Copy out all the lines in the records that include the word "with".

## Task material
◆ ◆ ◆ ◆ ◆

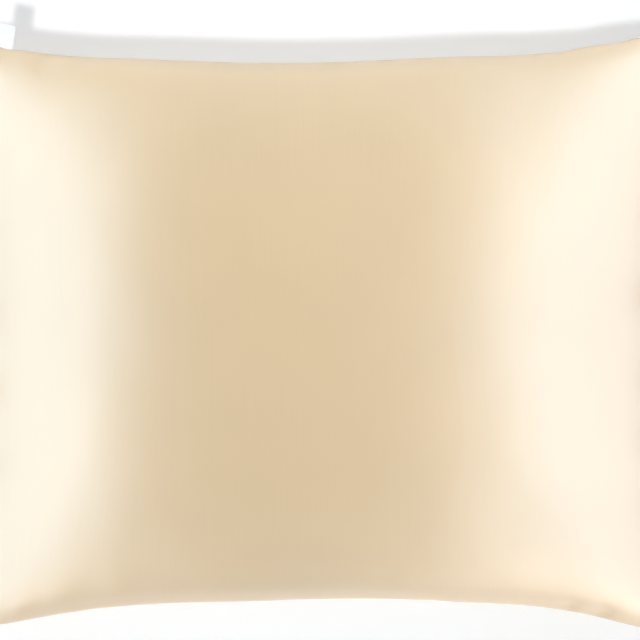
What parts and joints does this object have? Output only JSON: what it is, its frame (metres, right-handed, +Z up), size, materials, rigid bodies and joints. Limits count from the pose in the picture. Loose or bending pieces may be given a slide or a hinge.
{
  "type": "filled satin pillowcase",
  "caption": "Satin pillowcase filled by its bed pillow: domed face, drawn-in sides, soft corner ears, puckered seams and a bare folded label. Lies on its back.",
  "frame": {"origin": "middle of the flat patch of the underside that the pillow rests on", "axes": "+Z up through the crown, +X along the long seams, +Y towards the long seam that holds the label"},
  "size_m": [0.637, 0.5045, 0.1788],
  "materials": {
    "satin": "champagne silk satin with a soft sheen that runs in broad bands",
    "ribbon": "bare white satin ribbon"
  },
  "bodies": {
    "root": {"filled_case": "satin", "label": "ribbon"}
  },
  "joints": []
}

◆ ◆ ◆ ◆ ◆

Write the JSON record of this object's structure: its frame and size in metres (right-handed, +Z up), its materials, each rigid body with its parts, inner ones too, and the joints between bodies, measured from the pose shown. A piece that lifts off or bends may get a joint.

◆ ◆ ◆ ◆ ◆

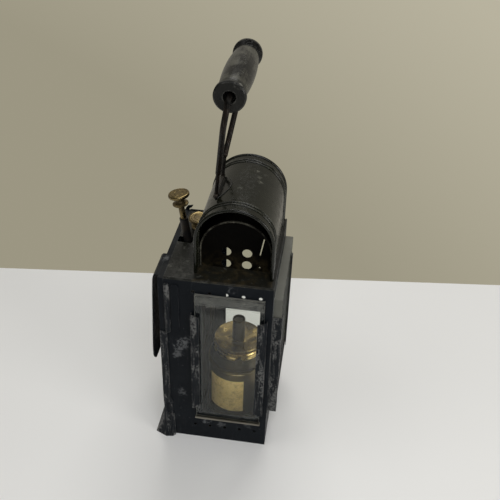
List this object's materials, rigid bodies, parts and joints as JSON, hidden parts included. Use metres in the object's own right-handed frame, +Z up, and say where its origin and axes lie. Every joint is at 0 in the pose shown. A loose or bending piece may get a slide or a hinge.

◆ ◆ ◆ ◆ ◆

## Full output
    "satin": "champagne silk satin with a soft sheen that runs in broad bands",
Write the JSON record of this object's structure: its frame and size in metres (right-handed, +Z up), its materials, each rigid body with its parts, inner ones too, and the joints between bodies, measured from the pose shown. A piece that lifts off or bends may get a joint.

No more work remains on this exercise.